When a concessionary fare passenger boards the bus with a smartcard, the card's validity is checked by placing it on the electronic reader. The driver then enters the cost of the full fare, creating a record of each journey and the name of the person making it - and ensuring that the bus operators receive the correct payment.

This is the carrot to get operators to install the equipment they will need to participate in the scheme. In the longer term, the stick may be that companies that do not have the necessary machines will not be eligible to carry concessionary passengers.

Another aim of the scheme is to cut down on concessionary card fraud. Mr Tyson reckons that 2 to 3 per cent of concessionary journeys are made by people who are not eligible.

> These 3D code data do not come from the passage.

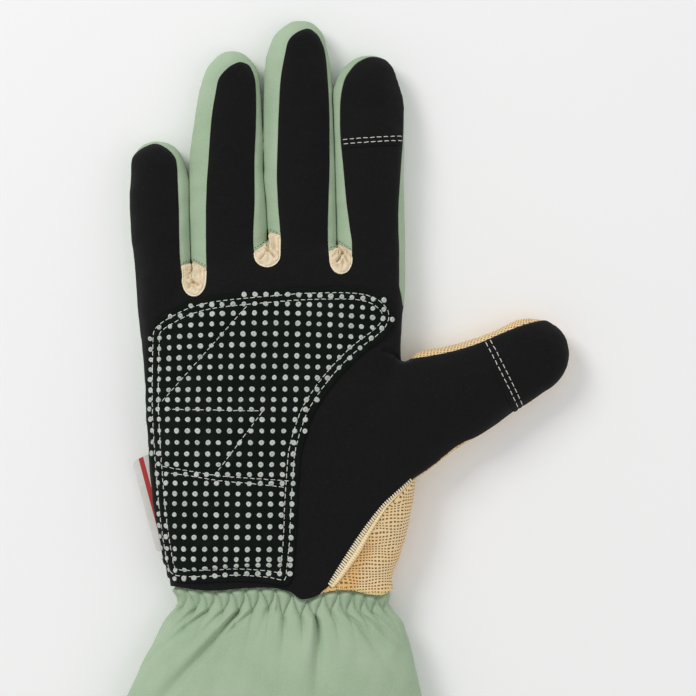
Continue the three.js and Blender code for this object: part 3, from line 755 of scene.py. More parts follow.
def settle(v, tris):
    n = normals_of(v, tris)
    free = soft_step(v[:, 2], 0.5, 4)
    lift = 0.3 * waves(v, 34, 1) + 0.13 * waves(v, 13, 2) + 0.05 * waves(v, 6, 3)
    lift *= 0.35 + 0.65 * soft_step(v[:, 2], 8, 13)
    upper = soft_step(v[:, 2], 9, 13)
    for path, depth, width in ((TUCK, 0.9, 0.8), (THUMB_FOLD, 0.7, 5)):
        d, _ = distance(v, path)
        lift -= upper * depth * bell(d, width)
    crease = smooth(v[:, 0], HEEL_CREASE[:, 0], HEEL_CREASE[:, 1])
    above = v[:, 1] - crease
    across = soft_step(v[:, 0], -50, -44) * (1 - soft_step(v[:, 0], 0, 10))
    lift += upper * across * 1.3 * soft_step(above, -0.6, 1.5) * np.exp(-np.maximum(above, 0) / 9)
    return v + n * (lift * free)[:, None]


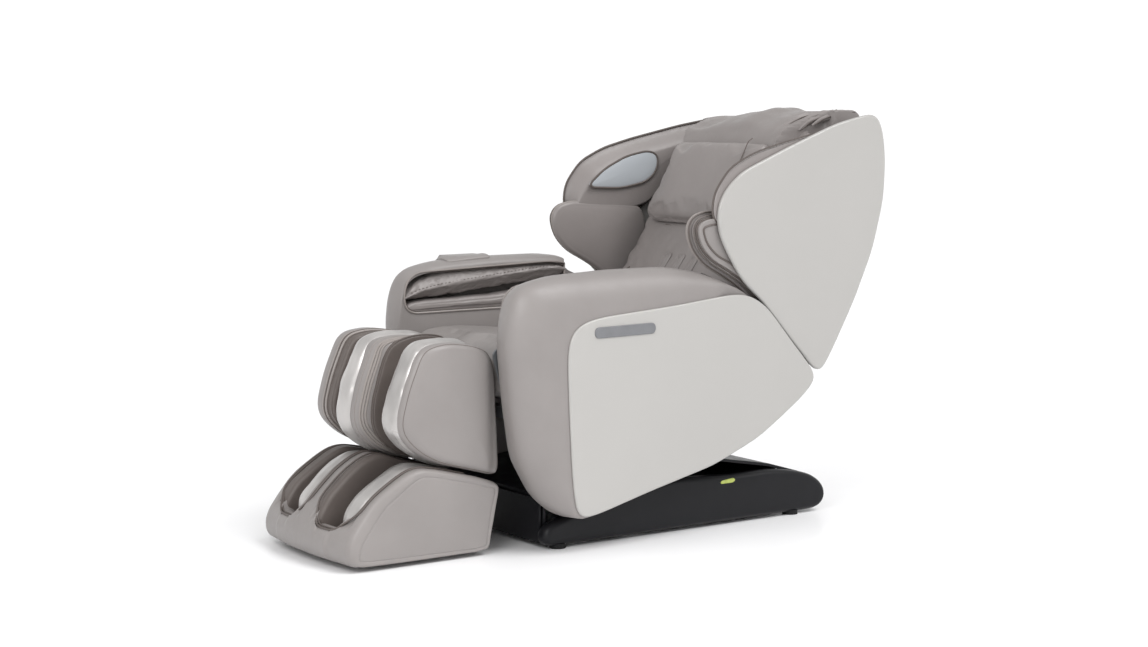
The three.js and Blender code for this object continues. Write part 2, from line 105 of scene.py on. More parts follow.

If total implementation goes ahead in December, passengers who pay full fare will have to be persuaded to buy a smartcard (currently costing pounds 5), and then pay for travel in advance by charging up the card at a sales point. There are expected to be price incentives like those now offered to passengers who buy season tickets.

The pre-paid amount is recorded in the card's memory. When the card is presented on the bus, the driver keys in the cost of the journey, and this amount is automatically debited from the card. The new ticket machines have an automatic price table which drivers can use to look up the cost of a journey, replacing the existing paper charts.

British Rail self-service ticket machines will be adapted to allow smartcards to be used for purchasing rail tickets.

The pounds 1.5m central computer, supplied by ACT Financial Systems, will be networked to all the card-issuing points and the card-charging points, as well as to each bus depot. When the system is complete, it will handle 1.1 million transactions a day. According to Mike Hill of PCML, other transport authorities, including Merseyrail and West Yorkshire, are interested in using smartcards. PCML intends to market the system once the Manchester scheme is tested.